We want to rebuild a greener Hackney and secure these benefits for future generations

We’re hard at work introducing three new low traffic neighbourhoods in Hackney Downs, Hoxton West and London Fields, implementing a further 15 traffic filters across the borough, and creating 40 new School Streets, helping over 14,000 children walk and cycle to school. 

Not only will this secure the cleaner, greener city we saw during lockdown, but it will support everyone in Hackney - including the 70% of Hackney households who do not own a car - to walk and cycle more safely as public transport capacity remains low, and encourage more people to swap their car for walking or cycling - with the benefits to health and air quality this brings. 

This is fully supported by the Department for Transport, who, through Transport for London, are giving councils funding to implement these changes. 

Listening to residents

We know that these changes are ambitious and so we want to put residents’ views at the heart of this process. 

All of these measures are being introduced on an experimental basis for a maximum period of 18 months. This allows residents to see how changes work in practice before having their say - which we will take into account before any decision is made on whether or not to make measures permanent. 

We’re listening to residents every step of the way too. We’ve already made changes to the Hoxton West low traffic neighbourhood following feedback from local people, and want everyone to tell us what they think about the measures at rebuildingagreenerhackney.commonplace.is. 

Disruption can take time to end - but we will take action where needed

As with all transport changes, there can sometimes be a number of weeks of disruption while drivers get used to changes and sat nav apps adjust. This is expected and can unfortunately cause inconvenience. 

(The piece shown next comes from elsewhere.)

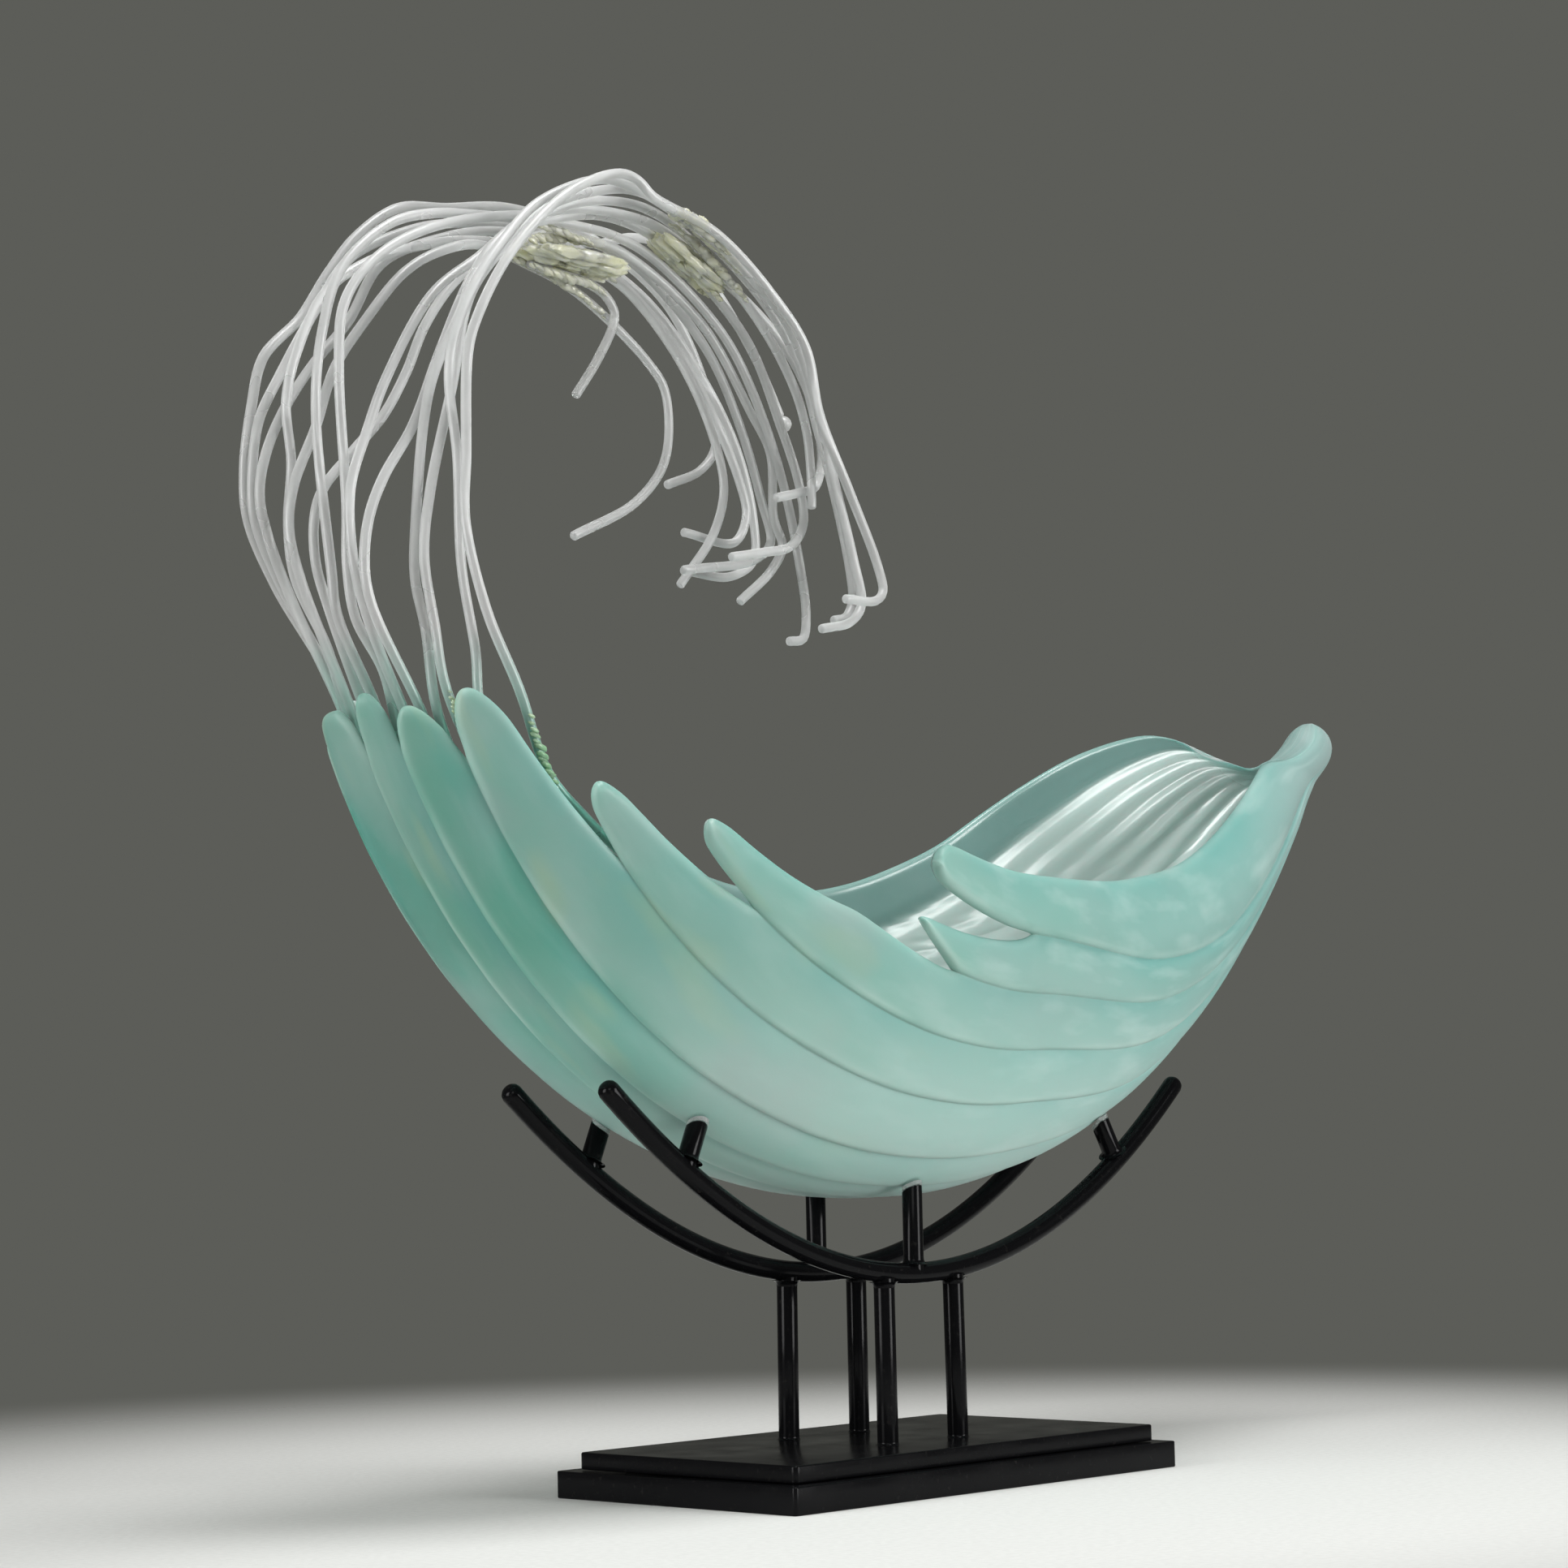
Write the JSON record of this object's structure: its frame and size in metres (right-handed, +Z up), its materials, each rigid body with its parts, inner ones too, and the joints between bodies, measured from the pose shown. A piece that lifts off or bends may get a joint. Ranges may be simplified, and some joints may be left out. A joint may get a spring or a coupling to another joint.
{
  "type": "glass wave sculpture",
  "caption": "Trough-shaped shell of fused glass ribs with a curling plume of bent glass rods, resting in a welded black steel cradle on a stepped base.",
  "frame": {"origin": "centre of the lower plate's underside, on the surface the piece stands on", "axes": "+Z up, +X along the base towards the shell's prow, -Y towards the side that is looked at"},
  "size_m": [0.7116, 0.1914, 0.57],
  "materials": {
    "frosted_sea_glass": "frosted, translucent sea green",
    "frosted_clear_glass": "frosted, clear",
    "set_adhesive": "clear adhesive that has yellowed",
    "clear_rubber": "clear, soft",
    "black_gloss_steel": "gloss black"
  },
  "bodies": {
    "stand": {"base_lower_plate": "black_gloss_steel", "base_upper_plate": "black_gloss_steel", "cradle_rod_back": "black_gloss_steel", "cradle_rod_front": "black_gloss_steel", "pad_back_left": "clear_rubber", "pad_back_middle": "clear_rubber", "pad_back_right": "clear_rubber", "pad_front_left": "clear_rubber", "pad_front_middle": "clear_rubber", "pad_front_right": "clear_rubber", "post_back_left": "black_gloss_steel", "post_back_right": "black_gloss_steel", "post_front_left": "black_gloss_steel", "post_front_right": "black_gloss_steel", "stub_back_left": "black_gloss_steel", "stub_back_middle": "black_gloss_steel", "stub_back_right": "black_gloss_steel", "stub_front_left": "black_gloss_steel", "stub_front_middle": "black_gloss_steel", "stub_front_right": "black_gloss_steel"},
    "glass": {"glass_rod_01": "frosted_clear_glass", "glass_rod_02": "frosted_clear_glass", "glass_rod_03": "frosted_clear_glass", "glass_rod_04": "frosted_clear_glass", "glass_rod_05": "frosted_clear_glass", "glass_rod_06": "frosted_clear_glass", "glass_rod_07": "frosted_clear_glass", "glass_rod_08": "frosted_clear_glass", "glass_rod_09": "frosted_clear_glass", "glass_rod_10": "frosted_clear_glass", "glass_rod_11": "frosted_clear_glass", "glass_rod_12": "frosted_clear_glass", "glass_rod_13": "frosted_clear_glass", "glass_rod_14": "frosted_clear_glass", "glass_rod_15": "frosted_clear_glass", "glass_rod_16": "frosted_clear_glass", "glass_shell": "frosted_sea_glass", "glue_lump_1": "set_adhesive", "glue_lump_2": "set_adhesive", "glue_lump_3": "set_adhesive", "rod_end_bead": "frosted_clear_glass"}
  },
  "joints": [
    {"name": "glass_lift", "type": "slide", "parent": "stand", "child": "glass", "axis": [0, 0, 1], "range_m": [0, 0.12]}
  ]
}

All of the measures are designed to limit the effect of traffic displacement - where a change to a road causes traffic to use an alternative route - but I want to reassure residents that we are monitoring traffic levels around each of the changes so we know how they affect our roads.

If you are currently seeing higher levels of traffic than normal on a road near a low traffic neighbourhood, it is likely that this will die down as drivers take other routes. This may take a number of weeks, but I’d like to thank residents for being patient during this time. 

There are also a number of other factors creating temporary increases in traffic in the borough - including Transport for London roadworks in Hackney Road and Thames Water work in Stoke Newington. 

If we see significant changes in monitoring statistics, we will look at further measures to mitigate issues. 

Why we have to act

We do not want to make residents’ lives harder. All of our new filters allow local people, including disabled residents, and businesses to continue to access their property by car or van. Instead, they are aimed squarely at limiting through-traffic, which should be using main roads, not back streets. 

It is sometimes easy to lose sight of the fact that 40% of traffic does not start or end in the borough, instead using our neighbourhood streets only as a rat-run. 

It is simply not right that these drivers use shortcuts through residential areas, passing through streets where most households do not own a car. 

Traffic is already at pre-lockdown levels or above. If we do not take action quickly, commuters from out of Hackney will take to their cars, blighting our neighbourhoods, and exacerbating the air quality and road safety crises we faced before lockdown. 

If we are brave now, we can reclaim Hackney’s streets for people, not cars, and secure the cleaner, quieter neighbourhoods we experienced during lockdown. This has always been our ambition. The pandemic makes it an imperative.